Lim is grateful to all the support that Johnson leaders and Alumni Affairs staff have provided over the years. “No part of what we’ve accomplished would have been possible without the help or support of acting dean Joe Thomas, who was there at the Johnson Club of China’s inauguration, and now again as we celebrate our tenth year; former dean Soumitra Dutta, who supported the Johnson Club of China for the longest duration; and Alumni Affairs director Sara Andress, who has worked with us for nine years and accounts for the lion’s share of operational support we have received from the school— especially through her weekends and nights, given the 12-hour difference between Ithaca and China,” Lim said.
In her turn, Andress credits Lim and all the Johnson Club of China leaders for building such a vibrant and active alumni community in China. “Because of the support of our very committed volunteers, we engaged 47 percent of the alumni base last year,” says Andress, now senior director of Alumni Affairs for the Cornell SC Johnson College of Business. “I recently visited with alumni leaders in Hong Kong and I am incredibly impressed by their dedication, excitement for engaging fellow alumni and students, and commitment to growing the school’s brand within China,” notes Andress. “Creating a strong sense of community and school pride excites alumni and inspires them to host and attend events. They give back to the school by demonstrating the value of the Johnson MBA for prospective students and educating current students about the strength of the Johnson and Cornell networks.

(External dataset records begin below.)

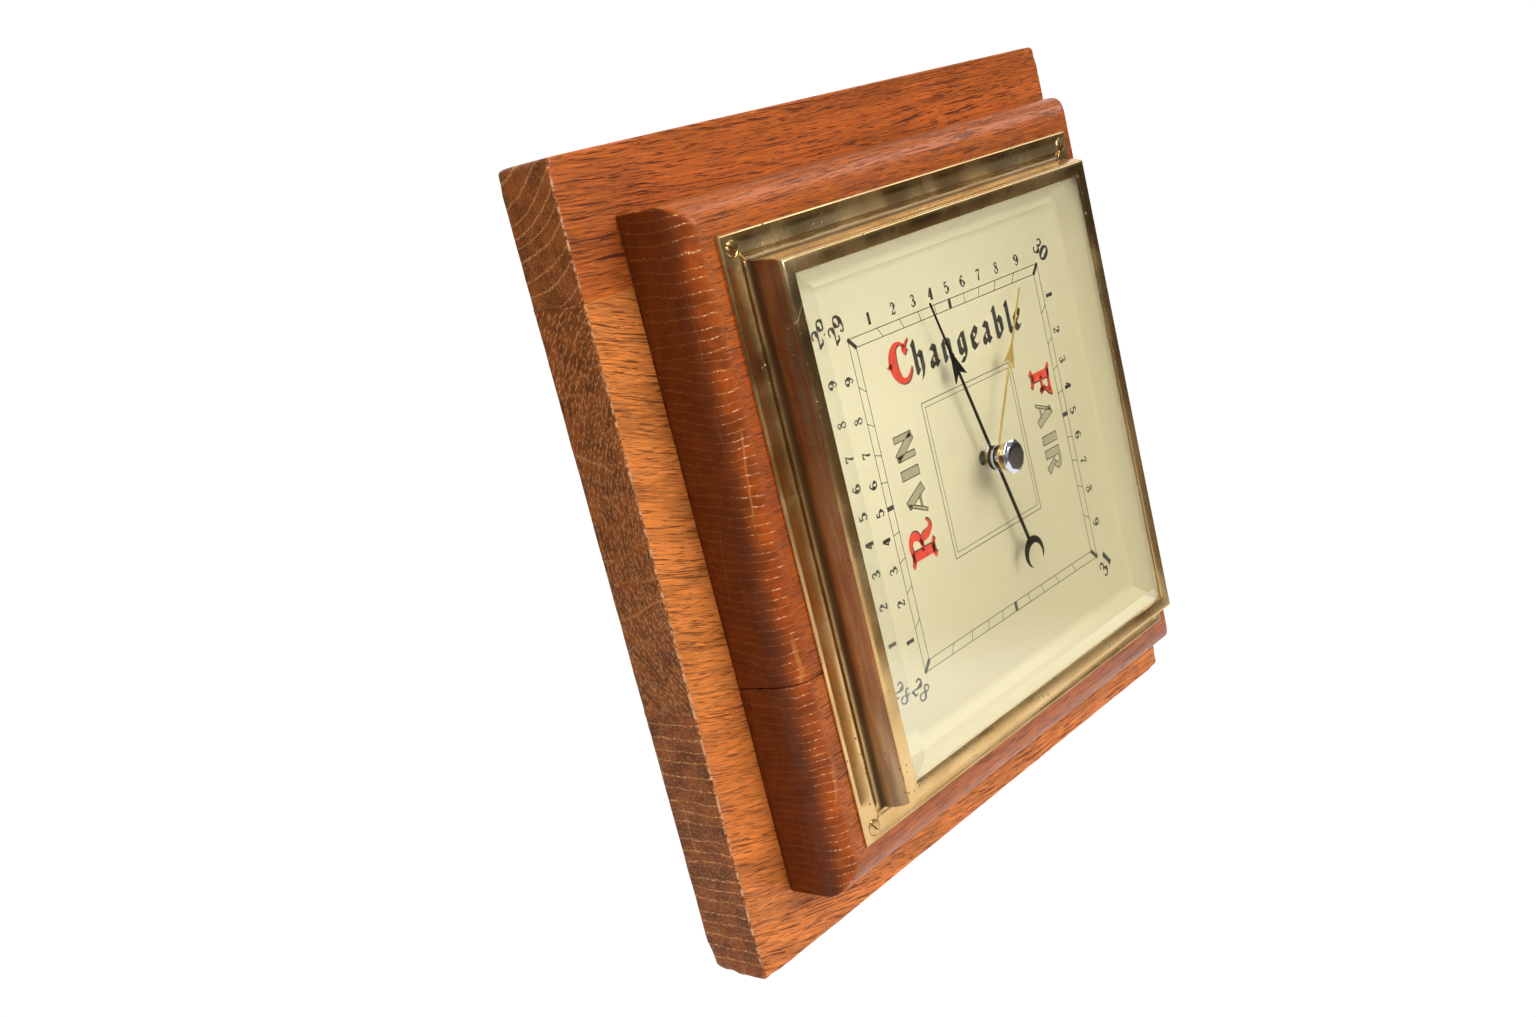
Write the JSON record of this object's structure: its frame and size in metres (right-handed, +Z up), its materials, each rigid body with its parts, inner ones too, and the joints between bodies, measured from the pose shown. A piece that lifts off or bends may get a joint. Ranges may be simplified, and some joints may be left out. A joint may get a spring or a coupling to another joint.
{
  "type": "wall aneroid barometer",
  "caption": "Square wall aneroid barometer: moulded oak board, brass bezel with bevelled glass, printed dial, pressure hand and set hand over a capsule, spring, lever, rocker and chain movement.",
  "frame": {"origin": "centre of the board's back face, on the wall plane and on the hands' axis", "axes": "+X to the right seen from the front, +Y into the wall (the dial faces -Y), +Z up as it hangs"},
  "size_m": [0.25, 0.0632, 0.25],
  "materials": {
    "oak": "varnished quarter-sawn oak, dark pores",
    "oak_board": "stained and waxed oak",
    "aged_brass": "aged, pitted, once polished",
    "movement_brass": "lacquered",
    "set_hand_brass": "polished",
    "blued_steel": "blued almost black",
    "steel": "turned steel",
    "spring_steel": "tempered spring steel",
    "nickel_silver": "sprung diaphragm, matt",
    "nickel": "nickel plated",
    "dial_enamel": "cream painted pressing with printed scale",
    "card": "grey card",
    "plate_glass": "clear, bevelled",
    "iron": "blacked casting"
  },
  "bodies": {
    "body": {"arbor_strap_lower": "movement_brass", "arbor_strap_upper": "movement_brass", "bezel": "aged_brass", "bezel_screws": "aged_brass", "block_plank_bottom": "oak", "block_plank_middle": "oak", "block_plank_top": "oak", "board_plank_bottom": "oak_board", "board_plank_middle": "oak_board", "board_plank_top": "oak_board", "bracket_screws": "steel", "bridge": "iron", "bridge_screws": "steel", "capsule_back": "nickel_silver", "capsule_carrier": "spring_steel", "capsule_front": "nickel_silver", "capsule_seat": "movement_brass", "carrier_block": "movement_brass", "carrier_screws": "steel", "case_screws": "steel", "dial": "dial_enamel", "dial_packing": "card", "glass": "plate_glass", "hairspring": "blued_steel", "hairspring_stud": "movement_brass", "hanger_plate": "aged_brass", "hanger_screws": "steel", "knob_washer": "aged_brass", "main_spring": "spring_steel", "movement_case": "movement_brass", "movement_plate": "movement_brass", "pillar_base_screws": "steel", "pillar_screws": "steel", "pillars_lower": "movement_brass", "pillars_upper": "movement_brass", "plate_screws": "steel", "rocker_brackets": "movement_brass", "spring_screws": "steel"},
    "hand_arbor": {"pressure_hand": "blued_steel", "hand_collet": "movement_brass", "hand_arbor": "steel", "chain_turns": "steel"},
    "stud": {"capsule_stud": "steel", "stud_pin": "steel"},
    "lever": {"main_lever": "steel"},
    "link": {"link_rod": "movement_brass"},
    "rocker": {"rocker": "steel"},
    "chain": {"chain": "steel"},
    "set_hand": {"set_hand": "set_hand_brass", "set_spindle": "nickel", "knob": "nickel"},
    "adjuster": {"adjusting_screw": "steel"}
  },
  "joints": [
    {"name": "pressure_hand_turn", "type": "hinge", "parent": "body", "child": "hand_arbor", "pos_m": [0, -0.04, 0], "axis": [0, 1, 0], "range_deg": [-118.8, 151.2], "stiffness_Nm_per_rad": 0.0004, "deforming": ["hairspring"]},
    {"name": "stud_lift", "type": "slide", "parent": "body", "child": "stud", "axis": [0, 1, 0], "range_m": [-0.00054, 0.00068], "deforming": ["capsule_front"]},
    {"name": "lever_swing", "type": "hinge", "parent": "body", "child": "lever", "pos_m": [-0.033, -0.0266, 0], "axis": [0, 0, 1], "range_deg": [-0.93, 1.18], "deforming": ["main_spring"]},
    {"name": "link_swing", "type": "hinge", "parent": "lever", "child": "link", "pos_m": [0.035, -0.0249, 0.014], "axis": [0, 0, 1], "range_deg": [-1.18, 0.93]},
    {"name": "rocker_turn", "type": "hinge", "parent": "body", "child": "rocker", "pos_m": [0.04, -0.0125, 0], "axis": [0, 0, 1], "range_deg": [-15.9, 12.5]},
    {"name": "chain_run", "type": "slide", "parent": "body", "child": "chain", "axis": [1, 0, 0], "range_m": [-0.00665, 0.00525]},
    {"name": "set_hand_turn", "type": "hinge", "parent": "body", "child": "set_hand", "pos_m": [0, -0.055, 0], "axis": [0, 1, 0], "continuous": true},
    {"name": "adjusting_screw_turn", "type": "hinge", "parent": "body", "child": "adjuster", "pos_m": [-0.02, -0.006, 0], "axis": [0, 1, 0], "range_deg": [-180, 180]}
  ],
  "couplings": [
    {"joint": "stud_lift", "follows": "pressure_hand_turn", "m_per_rad": 0.00025276},
    {"joint": "lever_swing", "follows": "pressure_hand_turn", "ratio": 0.0076593},
    {"joint": "link_swing", "follows": "pressure_hand_turn", "ratio": -0.0076593},
    {"joint": "rocker_turn", "follows": "pressure_hand_turn", "ratio": -0.10417},
    {"joint": "chain_run", "follows": "pressure_hand_turn", "m_per_rad": -0.0025}
  ]
}
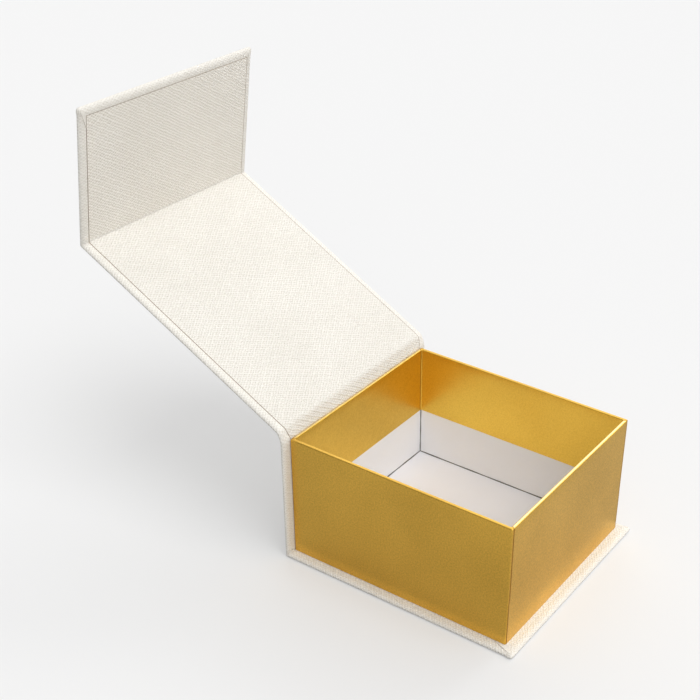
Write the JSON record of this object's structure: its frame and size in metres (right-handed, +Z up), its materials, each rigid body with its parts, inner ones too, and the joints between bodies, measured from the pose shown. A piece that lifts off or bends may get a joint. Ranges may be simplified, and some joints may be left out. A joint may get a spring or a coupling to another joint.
{
  "type": "gift box",
  "caption": "Book-style rigid gift box with a hinged lid and front flap, paper-wrapped case and foil-covered tray, standing open.",
  "frame": {"origin": "centre of the case's bottom face, on the surface the box stands on", "axes": "+Z up, +X along the folds to the right, -Y towards the front, +Y towards the spine and lid fold"},
  "size_m": [0.1086, 0.2298, 0.1875],
  "materials": {
    "cover_paper": "ivory embossed cover paper with a fine diagonal weave",
    "liner_paper": "the same ivory embossed paper, lining the inside",
    "gold_foil": "satin gold foil paper",
    "grey_board": "uncoated solid grey paperboard",
    "white_board": "solid grey paperboard lined white",
    "stay_paper": "brown kraft corner paper",
    "magnet": "nickel-plated magnet"
  },
  "bodies": {
    "box": {"cover_base": "cover_paper", "cover_spine": "cover_paper", "cover_lid_fold": "cover_paper", "liner_spine": "liner_paper", "liner_lid_fold": "liner_paper", "base_board": "grey_board", "spine_board": "grey_board", "tray_floor_board": "white_board", "tray_front_board": "white_board", "tray_back_board": "white_board", "tray_left_board": "white_board", "tray_right_board": "white_board", "corner_stay_back_left": "stay_paper", "corner_stay_back_right": "stay_paper", "corner_stay_front_left": "stay_paper", "corner_stay_front_right": "stay_paper", "tray_foil_wrap": "gold_foil", "tray_magnet_left": "magnet", "tray_magnet_right": "magnet"},
    "lid": {"lid_board": "grey_board", "cover_lid": "cover_paper", "liner_lid": "liner_paper", "cover_flap_fold": "cover_paper", "liner_flap_fold": "liner_paper"},
    "flap": {"flap_board": "grey_board", "cover_flap": "cover_paper", "liner_flap": "liner_paper", "flap_magnet_left": "magnet", "flap_magnet_right": "magnet"}
  },
  "joints": [
    {"name": "lid_hinge", "type": "hinge", "parent": "box", "child": "lid", "pos_m": [0, 0.05998, 0.06505], "axis": [1, 0, 0], "range_deg": [-58, 152], "deforming": ["cover_lid_fold", "liner_lid_fold"]},
    {"name": "flap_hinge", "type": "hinge", "parent": "lid", "child": "flap", "pos_m": [0, 0.16981, 0.12345], "axis": [1, 0, 0], "range_deg": [-70, 20], "deforming": ["cover_flap_fold", "liner_flap_fold"]}
  ]
}
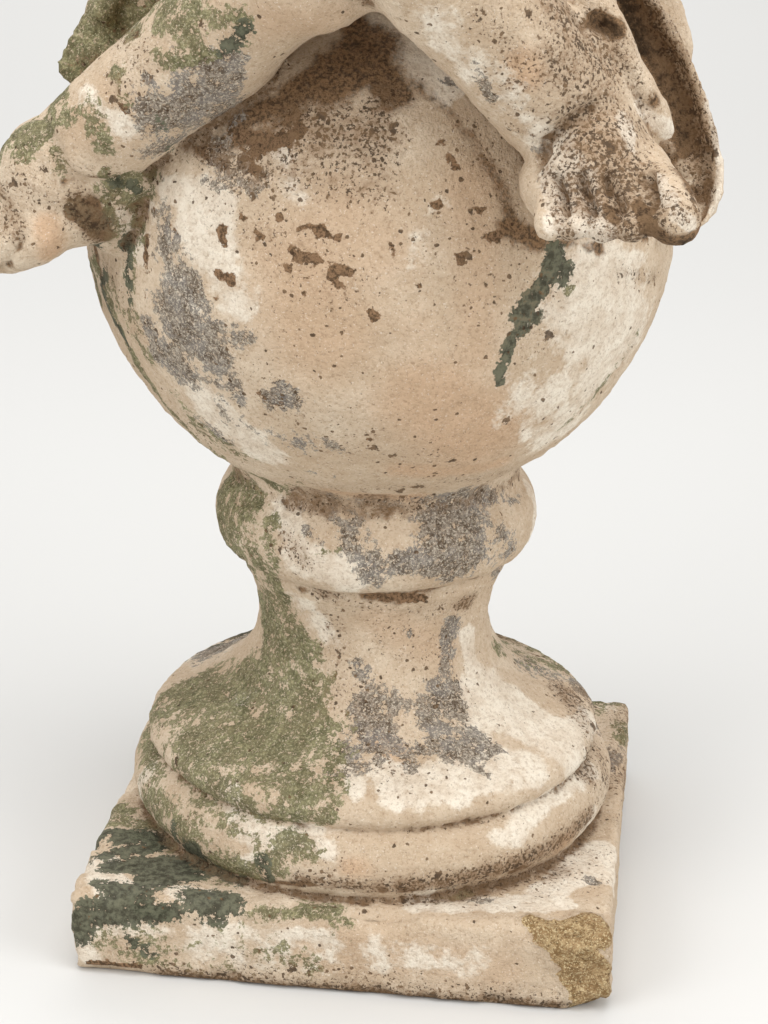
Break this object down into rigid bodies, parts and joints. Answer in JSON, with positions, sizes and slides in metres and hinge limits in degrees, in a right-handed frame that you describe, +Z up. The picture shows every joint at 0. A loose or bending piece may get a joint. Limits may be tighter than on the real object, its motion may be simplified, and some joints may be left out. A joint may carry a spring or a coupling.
{
  "type": "stone putto statue",
  "caption": "Weathered cast stone garden statue: a cross-legged putto sits on a draped ball on a turned foot and square plinth.",
  "frame": {"origin": "middle of the plinth's flat underside", "axes": "+Z up, the figure faces -Y, and X and Y run along the plinth's sides"},
  "size_m": [0.3496, 0.3626, 0.8907],
  "materials": {
    "weathered_stone": "weathered, dry and pitted, buff to pinkish, with green moss, grey lichen and brown stains"
  },
  "bodies": {
    "root": {"putto_statue": "weathered_stone"}
  },
  "joints": []
}
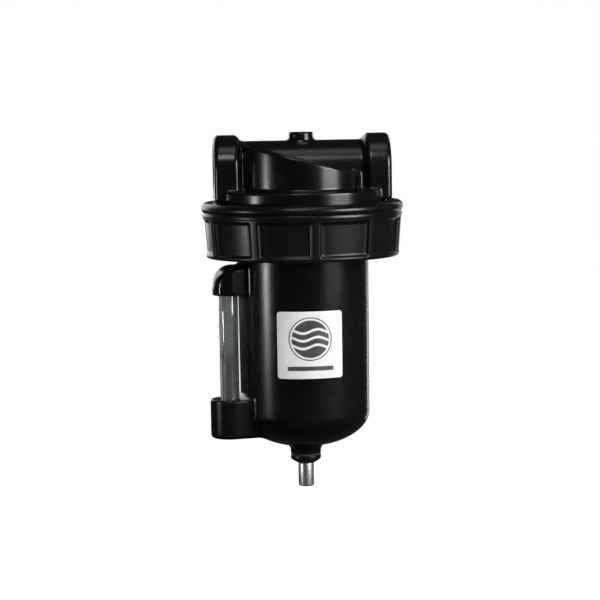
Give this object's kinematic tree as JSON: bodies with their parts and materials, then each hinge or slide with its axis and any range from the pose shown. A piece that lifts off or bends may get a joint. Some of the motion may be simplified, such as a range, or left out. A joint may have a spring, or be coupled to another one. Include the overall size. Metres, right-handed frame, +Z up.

“The strong foundation that leaders of the Johnson Club of China have created and fostered over the past ten years is especially important as the school continues to invest in the Cornell-Tsinghua MBA/FMBA program,” Andress adds. “As the school’s footprint in China continues to grow, our alumni community in China continues to grow, too.”
The Johnson Club of China plans to host a 10-year anniversary gala to celebrate its important milestone. Details are in the works and will be announced soon.